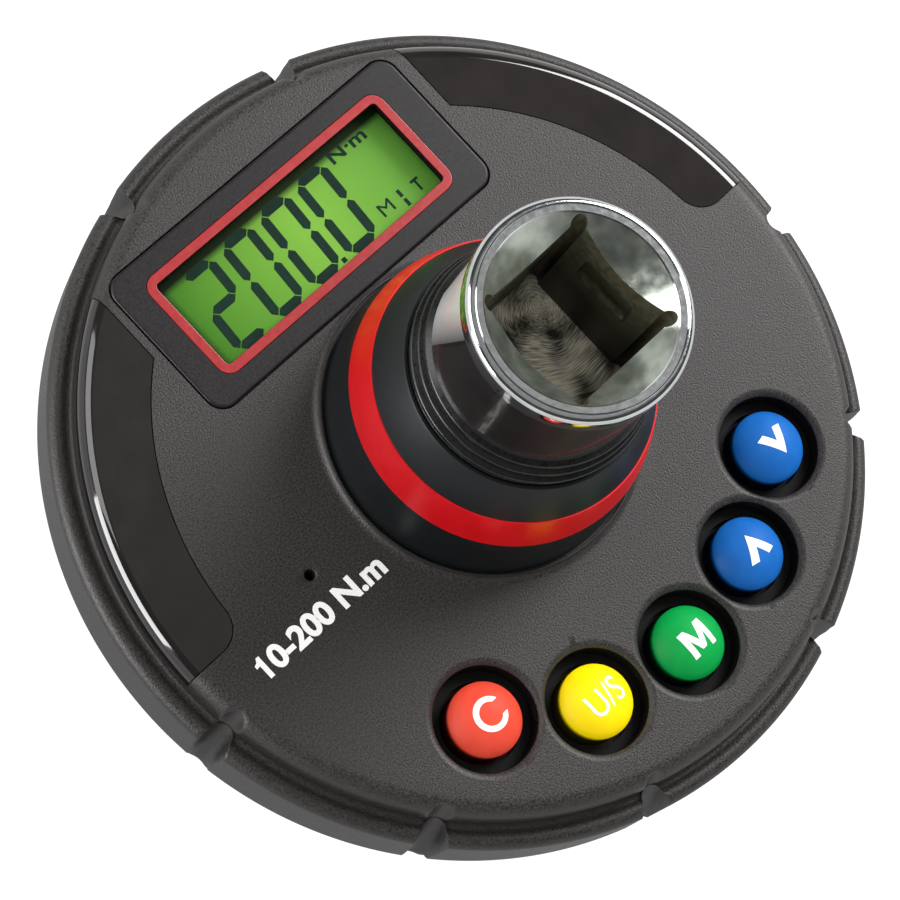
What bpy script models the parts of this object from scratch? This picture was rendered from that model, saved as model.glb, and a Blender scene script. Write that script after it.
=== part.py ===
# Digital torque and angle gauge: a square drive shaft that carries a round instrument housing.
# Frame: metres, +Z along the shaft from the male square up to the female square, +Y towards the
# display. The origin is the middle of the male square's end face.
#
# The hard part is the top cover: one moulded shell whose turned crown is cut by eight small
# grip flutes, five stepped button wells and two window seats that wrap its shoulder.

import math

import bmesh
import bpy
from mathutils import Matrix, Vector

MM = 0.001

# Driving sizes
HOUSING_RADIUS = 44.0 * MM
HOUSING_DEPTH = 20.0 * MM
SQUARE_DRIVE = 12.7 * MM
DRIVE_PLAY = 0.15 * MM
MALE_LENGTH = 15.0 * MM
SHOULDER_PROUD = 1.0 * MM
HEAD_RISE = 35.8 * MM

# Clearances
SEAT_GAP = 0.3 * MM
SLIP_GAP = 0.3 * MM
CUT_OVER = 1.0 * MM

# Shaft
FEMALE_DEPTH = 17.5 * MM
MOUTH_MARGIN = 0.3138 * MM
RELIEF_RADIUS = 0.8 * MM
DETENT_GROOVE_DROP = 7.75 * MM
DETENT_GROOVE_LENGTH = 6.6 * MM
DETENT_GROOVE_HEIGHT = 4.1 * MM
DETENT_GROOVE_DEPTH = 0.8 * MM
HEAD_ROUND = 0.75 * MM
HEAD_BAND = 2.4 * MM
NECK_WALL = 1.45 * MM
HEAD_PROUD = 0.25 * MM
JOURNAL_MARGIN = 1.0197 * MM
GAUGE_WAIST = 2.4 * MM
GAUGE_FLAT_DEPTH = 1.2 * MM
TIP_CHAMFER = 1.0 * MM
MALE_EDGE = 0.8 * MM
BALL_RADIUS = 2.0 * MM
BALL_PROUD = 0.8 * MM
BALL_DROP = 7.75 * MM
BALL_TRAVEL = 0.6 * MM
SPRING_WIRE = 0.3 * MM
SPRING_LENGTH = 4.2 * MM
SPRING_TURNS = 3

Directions
Collect the lines that hold "from".

Correct result
What bpy script models the parts of this object from scratch? This picture was rendered from that model, saved as model.glb, and a Blender scene script. Write that script after it.
# Frame: metres, +Z along the shaft from the male square up to the female square, +Y towards the
from mathutils import Matrix, Vector